The US Cost of Living Index

Stability Without Relief — And Patience Is Thinning

 

February 5-18, 2026

 

 

The most important development in this reading is not crisis, but erosion. Cost-of-living sentiment has edged down again to –9, from –8 two weeks ago and –7 at the end of December. The shift is incremental, but politically meaningful. Conditions remain broadly stable — yet stability at a deeply negative level is not comfort. It is stagnation.

After the turbulence of early 2025, households no longer feel that the cost of living is spiraling out of control. But neither do they feel improvement. The inflation shock has settled into something more permanent. Prices are not racing higher — they are simply too high. For many voters, “stable” now feels indistinguishable from “stuck.”

 

That distinction matters. Two weeks ago, stabilization created an opportunity — breathing room to rebuild confidence. This reading suggests that window is narrowing. As relief fails to materialize, frustration hardens.

 

Conversation continues to be dominated by unavoidable costs: housing, utilities, insurance, healthcare and food. Wages are widely seen as failing to keep pace. Younger voters in particular express anger at the idea that independence, home ownership, or even financial stability feels out of reach. Delayed retirement and adult children returning home are recurring themes. The tone is less panicked than mid-2025, but more resentful.

 

Importantly, economic sentiment is again being tied directly to political leadership. References to the “Trump economy,” tariffs, CPI figures and interest-rate policy are rising in negative conversation. Official statistics showing easing inflation are frequently met with skepticism. The gap between macro messaging and lived experience remains politically dangerous.

 

Stabilization without improvement also affects behavior. Households remain cautious. Even those with slightly more financial headroom are holding back — saving, paying down debt, and preparing for future shocks. This defensive mindset weakens the psychological benefit of any policy win and limits the political payoff of marginal improvements in headline data.

 

The broader risk is sensitivity. When trust is low, small changes feel large. A spike in gas prices, a jump in utility bills, or negative jobs headlines can quickly reignite broader anxiety. The public mood is not volatile, but it is brittle.

The key takeaway is this: cost-of-living sentiment is no longer deteriorating rapidly, but it is drifting lower within a deeply negative range. Stability at –9 does not feel like progress to voters. It feels like pressure becoming permanent.

 

For political leaders heading toward 2026, the lesson is clear. Stabilization alone will not rebuild confidence.

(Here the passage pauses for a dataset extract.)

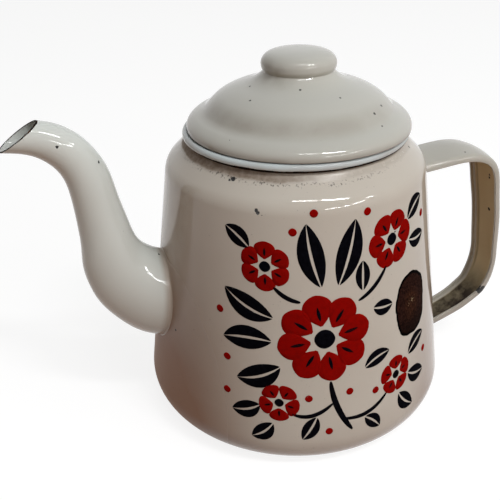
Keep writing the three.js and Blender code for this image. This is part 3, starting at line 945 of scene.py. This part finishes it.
class TEAPOT_OT_handle(bpy.types.Operator):
    """Handle: a channel pressed from one strip, swept round its route and narrower at the foot"""
    bl_idname = "teapot.handle"
    bl_label = "Handle"

    def execute(self, context):
        pot, handle = context.scene.teapot_pot, context.scene.teapot_handle
        span = pot.side_height - handle.drop - handle.foot_height
        shares = smooth_line(HANDLE_ROUTE_SHARES, count=800, blur=0.014)
        z = handle.foot_height + shares[:, 1] * span
        centre = np.stack([side_radius(pot, z) + shares[:, 0] * handle.reach, 0 * z, z], 1)
        out = np.cross(directions(centre), ACROSS)
        half, edge, crown, wall = handle.top_width / 2, handle.edge_radius, handle.crown, pot.wall
        bow = np.linspace(1, 0, 12)
        web = np.stack([bow * (half - edge), -crown * bow ** 2], 1)
        bend = arc(half - edge, -crown - edge, edge, 0, math.pi / 2, 10)
        right = linked([[(half, -handle.depth)], bend, web[1:]], [3, 0])
        face = np.vstack([right, (right * [-1, 1])[-2::-1]])
        loop = np.vstack([face, beside(face, wall)[::-1]])
        rings = self.sweep(handle, centre, out, loop, half, half - edge - wall)
        sink = 0.35 * MM
        gap = side_distance(pot, rings) + sink
        start, stop = crossing(gap), len(shares) - 1 - crossing(gap[::-1])
        rings = rows_between(rings, start, stop, crowded(count=340, crowd=0.09))
        columns, n = len(loop), len(face)
        faces = grid_faces(len(rings), columns, wrap_columns=True)
        i = np.arange(n - 1)
        caps = np.stack([i, i + 1, columns - 2 - i, columns - 1 - i], 1)
        last = (len(rings) - 1) * columns
        faces += caps.tolist() + (caps[:, ::-1] + last).tolist()
        piece = put_mesh("channel_handle", rings, faces)
        # The inner face counts as hollow, and its two lips by about half
        hollow = np.where(np.arange(columns) < n, 0.0, 1.0)
        hollow[[n, columns - 1]] = 0.55
        keep_values(piece, "hollow", np.tile(hollow, len(rings)))
        keep_values(piece, "across", np.tile(np.clip(loop[:, 0] / (half - wall), -1, 1), len(rings)))
        dress(piece, ["cream_enamel_handle"])
        soften = piece.modifiers.new("rolled edges", "BEVEL")
        soften.width, soften.segments = 0.5 * MM, 4
        soften.limit_method, soften.angle_limit = "ANGLE", math.radians(50)
        finish_piece(piece, "pot", ("handle_strap",))
        return {"FINISHED"}

    def sweep(self, handle, centre, out, loop, half, flat):
        """Rings of the strip's section along the route. The section's flat middle narrows towards the foot
        and its bends keep their shape, and its depth grows in the lower run."""
        t = np.linspace(0, 1, len(centre))[:, None]
        width = handle.top_width + (handle.foot_width - handle.top_width) * eased(t)
        x = loop[:, 0]
        wide = np.where(np.abs(x) < flat, x * (width / 2 - half + flat) / flat,
                        np.sign(x) * (width / 2 - half + np.abs(x)))
        low = np.clip((handle.foot_height + handle.deepening - centre[:, 2]) / (handle.deepening / 2), 0, 1)
        deep = (1 + (handle.foot_depth / handle.depth - 1) * eased(low))[:, None] * loop[:, 1]
        return centre[:, None] + ACROSS * wide[..., None] + out[:, None] * deep[..., None]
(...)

Without visible and tangible improvement in everyday affordability, frustration is likely to remain embedded — shaping turnout, persuasion and vulnerability in the midterms.

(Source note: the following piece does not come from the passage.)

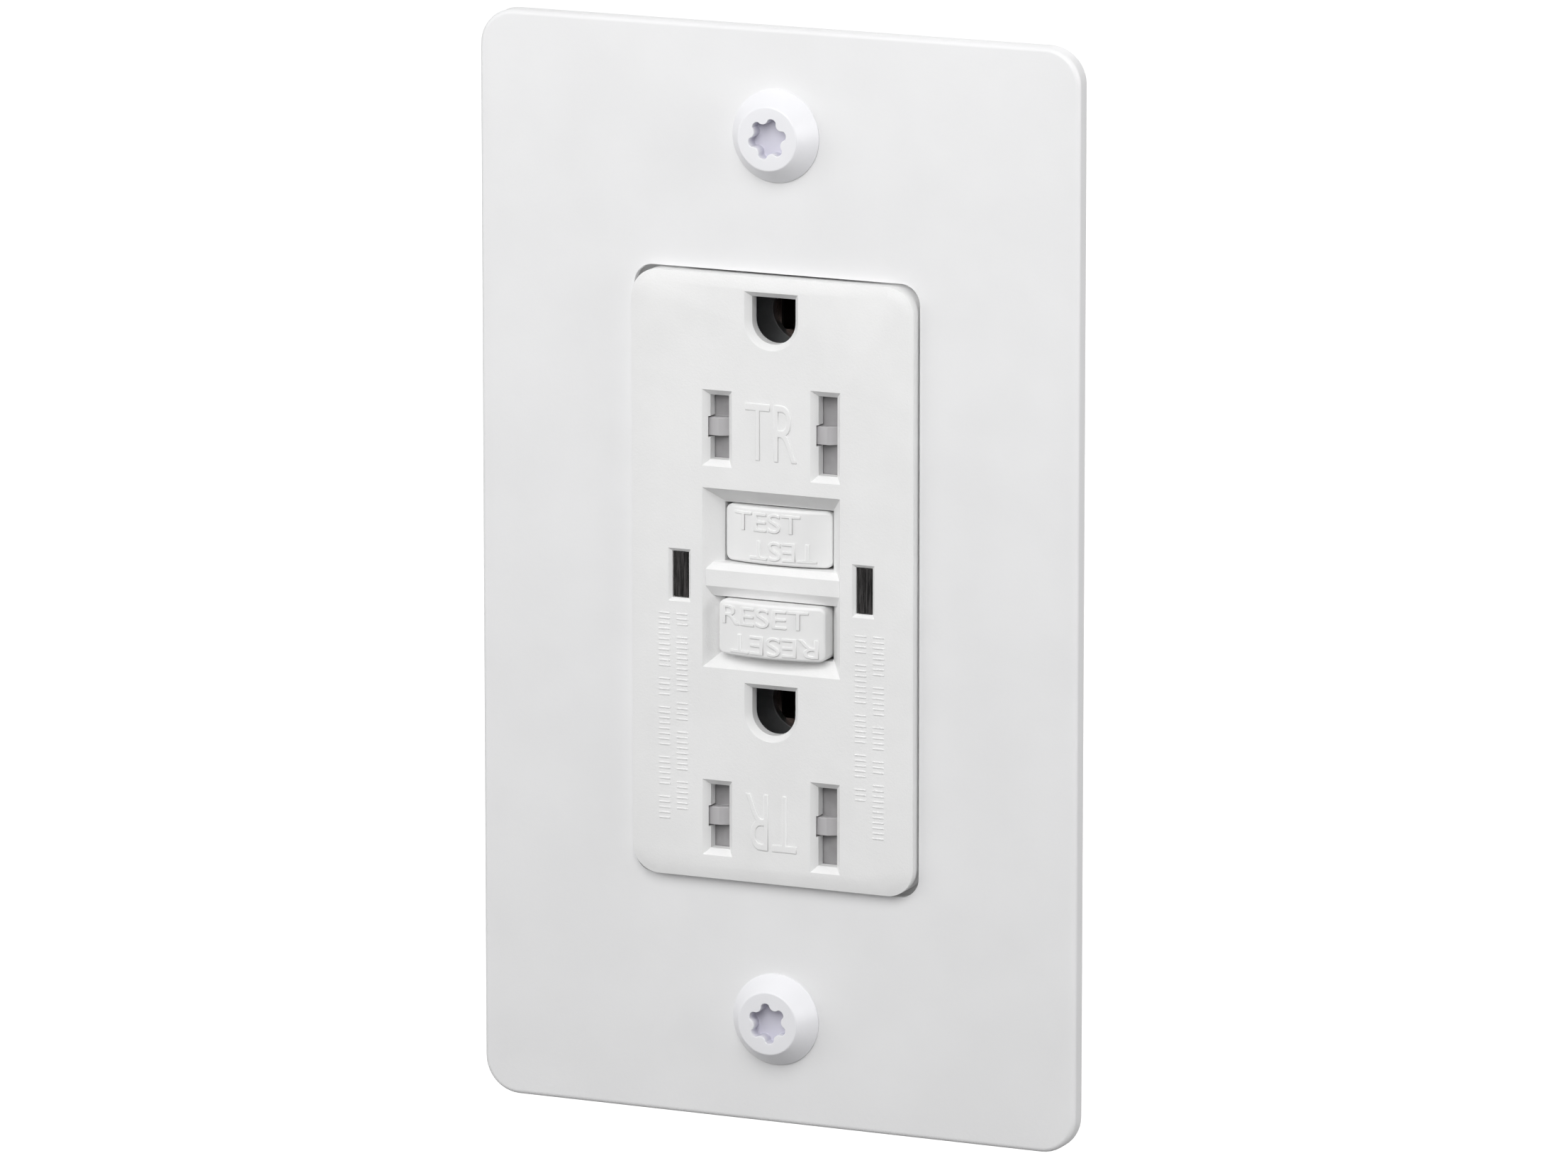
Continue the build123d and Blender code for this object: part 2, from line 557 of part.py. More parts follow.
with BuildPart() as rear_housing:
    slab(2 * housing_x, 2 * housing_z, 2.0, (strap_back, housing_back))
    fillet(rear_housing.faces().sort_by(Axis.Y)[-1].edges(), 1.0)
    block((-housing_inner_x, housing_inner_x), (strap_back, housing_back - housing_floor),
          (-housing_inner_z, housing_inner_z), Mode.SUBTRACT)
    for x in (-tube_x, tube_x):
        for z in (-tube_z, tube_z):
            rod("Y", (x, z), (strap_back, housing_back - 1), tube_radius)
            rod("Y", (x, z), (strap_back, housing_back), 1.45, Mode.SUBTRACT)
            rod("Y", (x, z), (26.4, housing_back), 2.75, Mode.SUBTRACT)
    for side in (-1, 1):
        for end in (-1, 1):
            z = end * bay_z
            inner = bay_inner - bay_wall
            block(sorted((side * inner, side * (housing_x - 1))), (bay_front, housing_back - 1),
                  (z - bay_half - bay_wall, z + bay_half + bay_wall))
            block(sorted((side * bay_inner, side * housing_inner_x)),
                  (bay_front, housing_back - housing_floor), (z - bay_half, z + bay_half),
                  Mode.SUBTRACT)
            block(sorted((side * 19, side * 22)), (bay_front, 23.8), (z - 5.6, z + 5.6),
                  Mode.SUBTRACT)
            for hole in (-wire_z, wire_z):
                slab(2.7, 3.4, 1.0, (26, 29), Mode.SUBTRACT, (side * wire_x, z + hole))
        block(sorted((side * 11, side * 13)), (14, 15.6), (bay_z - 2, bay_z + 2), Mode.SUBTRACT)
    rod("Z", (ground_x, ground_y), (-33.5, -32.3), 2.4, Mode.SUBTRACT)
save(rear_housing, "rear_housing")

with BuildPart() as housing_screws:
    for x in (-tube_x, tube_x):
        for z in (-tube_z, tube_z):
            rod("Y", (x, z), (26.45, 28.3), 2.5)
            rod("Y", (x, z), (1.8, 26.45), 1.3)
            block((x - 1.9, x + 1.9), (27.3, 28.5), (z - 0.35, z + 0.35), Mode.SUBTRACT)
            block((x - 0.35, x + 0.35), (27.3, 28.5), (z - 1.9, z + 1.9), Mode.SUBTRACT)
save(housing_screws, "housing_screws")

with BuildPart() as circuit_board:
    block((-11.0, 11.0), (board_front, board_back), (-30.5, 30.5))
    block((-16.5, 16.5), (board_front, board_back), (-10.0, 10.0))
save(circuit_board, "circuit_board")

with BuildPart() as light_pipes:
    for side in (-1, 1):
        x = side * window_x
        block((x - 0.9, x + 0.9), (cover_front + 0.45, 17.4), (-2.45, 2.45))
        block((x - 1.4, x + 1.4), (cover_wall_back, -0.7), (-2.9, 2.9))
save(light_pipes, "light_pipes")

with BuildPart() as indicator_leds:
    for side in (-1, 1):
        rod("Y", (side * window_x, 0), (17.8, 22.4), 1.25)
        for z in (-0.6, 0.6):
            block((side * window_x - 0.2, side * window_x + 0.2), (22.4, board_front),
                  (z - 0.2, z + 0.2))
save(indicator_leds, "indicator_leds")


# ---- fault sensing: two ring transformers in a plastic cup --------------------------------

with BuildPart() as transformer_cup:
    rod("Y", (0, toroid_z), (15.7, 24.3), 10.2)
    rod("Y", (0, toroid_z), (15.7, 23.4), 9.6, Mode.SUBTRACT)
    rod("Y", (0, toroid_z), (15.7, 24.3), 4.6)
    rod("Y", (0, toroid_z), (15.7, 24.3), 4.1, Mode.SUBTRACT)
save(transformer_cup, "transformer_cup")

for name, span in (("sense_transformer", (16.2, 19.4)), ("neutral_transformer", (19.9, 23.2))):
    with BuildPart() as ring:
        rod("Y", (0, toroid_z), span, 9.4)
        rod("Y", (0, toroid_z), span, 4.8, Mode.SUBTRACT)
        fillet(ring.edges().filter_by(GeomType.CIRCLE), 1.0)
    save(ring, name)


# ---- trip solenoid, latch and lifter ------------------------------------------------------

coil_top, coil_low = -14.4, -26.0
with BuildPart() as solenoid_frame:
    for z in ((coil_top, coil_top + 1.2), (coil_low - 1.2, coil_low)):
        block((-4.6, 4.6), (14.6, 24.2), z)
    block((-4.6, 4.6), (14.6, 15.7), (coil_low, coil_top))
    rod("Z", (0, coil_axis_y), (coil_top, coil_top + 1.2), 2.4, Mode.SUBTRACT)
save(solenoid_frame, "solenoid_frame")

with BuildPart() as solenoid_bobbin:
    rod("Z", (0, coil_axis_y), (coil_low + 0.1, coil_top - 0.1), 2.9)
    for z in ((coil_low + 0.1, coil_low + 0.8), (coil_top - 0.8, coil_top - 0.1)):
        rod("Z", (0, coil_axis_y), z, 4.2)
    rod("Z", (0, coil_axis_y), (coil_low, coil_top), 2.3, Mode.SUBTRACT)
save(solenoid_bobbin, "solenoid_bobbin")

with BuildPart() as solenoid_coil:
    rod("Z", (0, coil_axis_y), (coil_low + 0.9, coil_top - 0.9), 4.1)
    rod("Z", (0, coil_axis_y), (coil_low, coil_top), 2.95, Mode.SUBTRACT)
save(solenoid_coil, "solenoid_coil")

with BuildPart() as plunger:
    rod("Z", (0, coil_axis_y), (-23.4, -11.5), 2.2)
    rod("Z", (0, coil_axis_y), (-11.5, -10.5), neck_radius)
    rod("Z", (0, coil_axis_y), (-10.5, -9.7), 1.5)
save(plunger, "plunger")
plunger_spring = coil_spring("Z", (0, coil_axis_y), (coil_low, -23.4), 1.7, 0.2, 3)
save(plunger_spring, "plunger_spring")

# the keyhole lets the stem's shoulder through where it is wide, and holds it where it is narrow
with BuildPart() as latch_plate:
    block((-2.2, 2.2), (latch_front, latch_front + latch_sheet), (-11.4, -3.0))
    rod("Y", (0, reset_z), (17, 19), shoulder_radius + 0.2, Mode.SUBTRACT)
    block((-0.95, 0.95), (17, 19), (reset_z - 2.15, reset_z), Mode.SUBTRACT)
    block((-2.4, 2.4), (latch_front, 22.6), (-11.4, -10.6))
    block((-1.0, 1.0), (18.6, 23), (-12, -10), Mode.SUBTRACT)
save(latch_plate, "latch_plate")

with BuildPart() as lifter:
    block((-4.8, 4.8), (16.2, 20.6), (-8.2, -2.3))
    for side in (-1, 1):
        block(sorted((side * 4.8, side * 15.4)), (19.1, 20.6), (reset_z - 1, reset_z + 1))
    block((-2.4, 2.4), (latch_front - 0.1, latch_front + latch_sheet + 0.1), (-9, -2), Mode.SUBTRACT)
    rod("Y", (0, reset_z), (16, 21), shoulder_radius + 0.3, Mode.SUBTRACT)
save(lifter, "lifter")


# ---- electronics on the board -------------------------------------------------------------

with BuildPart() as varistor:
    rod("X", (19.6, -20.0), (-9.8, -6.4), 4.2)
    for z in (-22.0, -18.0):
        block((-8.3, -7.9), (23.0, board_front), (z - 0.3, z + 0.3))
save(varistor, "varistor")

with BuildPart() as thyristor:
    with BuildSketch(facing(board_front - 1.5)):
        with Locations((8.0, -14.5)):
            Circle(2.3)
            with Locations((0, -2.3)):
                Rectangle(5, 2, mode=Mode.SUBTRACT)
    extrude(amount=4.6)
    for x in (6.8, 8.0, 9.2):
        block((x - 0.2, x + 0.2), (board_front - 1.5, board_front), (-14.2, -13.8))
save(thyristor, "thyristor")

with BuildPart() as filter_capacitor:
    rod("Y", (8.0, -23.6), (16.8, board_front), 2.7)
    fillet(filter_capacitor.edges().filter_by(GeomType.CIRCLE), 0.4)
save(filter_capacitor, "filter_capacitor")

with BuildPart() as controller_chip:
    block((-2.0, 2.0), (22.9, 24.3), (1.6, 6.6))
    for side in (-1, 1):
        for row in range(4):
            z = 2.2 + 1.27 * row
            block(sorted((side * 2.0, side * 3.0)), (24.1, board_front), (z - 0.2, z + 0.2))
save(controller_chip, "controller_chip")
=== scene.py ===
"""Finishes, soft edges, raised marks and studio for a white ground-fault outlet in its wall plate.

Metres throughout. +X is right as seen from the room, +Y runs into the wall and +Z is up.
"""
import json
from math import cos, pi, radians, sin, sqrt

import bmesh
import bpy
from mathutils import Matrix, Vector


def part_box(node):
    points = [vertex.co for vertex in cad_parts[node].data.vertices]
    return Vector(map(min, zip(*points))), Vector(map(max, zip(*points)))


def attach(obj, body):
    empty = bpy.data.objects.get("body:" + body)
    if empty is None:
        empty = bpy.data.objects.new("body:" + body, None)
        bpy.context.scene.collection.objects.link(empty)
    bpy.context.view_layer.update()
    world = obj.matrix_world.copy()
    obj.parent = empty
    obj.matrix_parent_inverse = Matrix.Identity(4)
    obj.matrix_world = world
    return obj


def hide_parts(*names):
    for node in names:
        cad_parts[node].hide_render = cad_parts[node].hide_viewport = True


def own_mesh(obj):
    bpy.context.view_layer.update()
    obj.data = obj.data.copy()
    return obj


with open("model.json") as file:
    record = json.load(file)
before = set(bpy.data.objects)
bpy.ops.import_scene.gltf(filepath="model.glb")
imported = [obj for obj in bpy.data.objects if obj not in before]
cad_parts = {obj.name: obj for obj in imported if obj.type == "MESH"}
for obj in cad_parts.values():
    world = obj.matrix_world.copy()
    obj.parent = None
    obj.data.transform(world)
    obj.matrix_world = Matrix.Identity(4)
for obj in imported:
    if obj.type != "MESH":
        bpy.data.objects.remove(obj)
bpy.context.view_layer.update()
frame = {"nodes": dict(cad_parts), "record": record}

MM = 0.001
PLATE_SCREW_Z, SOCKET_REACH = 48.4 * MM, 2.7 * MM
SOCKET_MOUTH_Y, SOCKET_DEEP_Y = -4.3 * MM, -3.4 * MM
GROUND_CONTACT_REACH = 4.5 * MM
NOSE_BACK_Y, NOSE_TIP_Y = -1.5 * MM, -2.3 * MM
KEY_HALF_WIDTH, KEY_CROWN = 6.25 * MM, 1.0 * MM
LETTER_HEIGHT, LETTER_RELIEF, LETTER_WEIGHT = 2.1 * MM, 0.15 * MM, -0.014
MARK_Z = {"upper": 16.4 * MM, "lower": -26.4 * MM}
MARK_HALF_WIDTH, MARK_HALF_HEIGHT, MARK_RELIEF, MARK_WEIGHT = 3.0 * MM, 3.1 * MM, 0.12 * MM, -0.022
RING_INNER_RADIUS, RING_WIRE, COIL_WIRE = 4.8 * MM, 0.09 * MM, 0.1 * MM
FLOOR_SIZE, FLOOR_Z = 14, -0.75
WHITE = (1, 1, 1, 1)
NODES = frame["nodes"]
BODY_OF = {node: body for body, members in frame["record"]["behaviour"]["bodies"].items()
           for node in members}
SLOT_OF = {part["node"]: part["material_slot"] for part in frame["record"]["subparts"]}


# ---- camera --------------------------------------------------------------------------------

def toward(azimuth, elevation):
    """The direction from the object to a point at this azimuth and elevation, in degrees."""
    turn, lift = radians(azimuth), radians(elevation)
    return Vector((sin(turn) * cos(lift), -cos(turn) * cos(lift), sin(lift)))


def look_along(back):
    """The rotation of a camera or light whose back points this way, held level."""
    right = Vector((0, 0, 1)).cross(back).normalized()
    return Matrix((right, back.cross(right), back)).transposed()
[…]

About The Cost of Living Index


Most economic data captures outcomes after the fact and often fails to reflect how conditions are actually experienced. Our work instead tracks how Americans talk about the cost of living, job security and financial pressure in real time. This human-read data trains a proprietary language model that highlights early shifts in confidence and behavior at scale, before they appear in polling or government data — if at all — with clear implications for voting preferences and turnout in the 2026 midterms.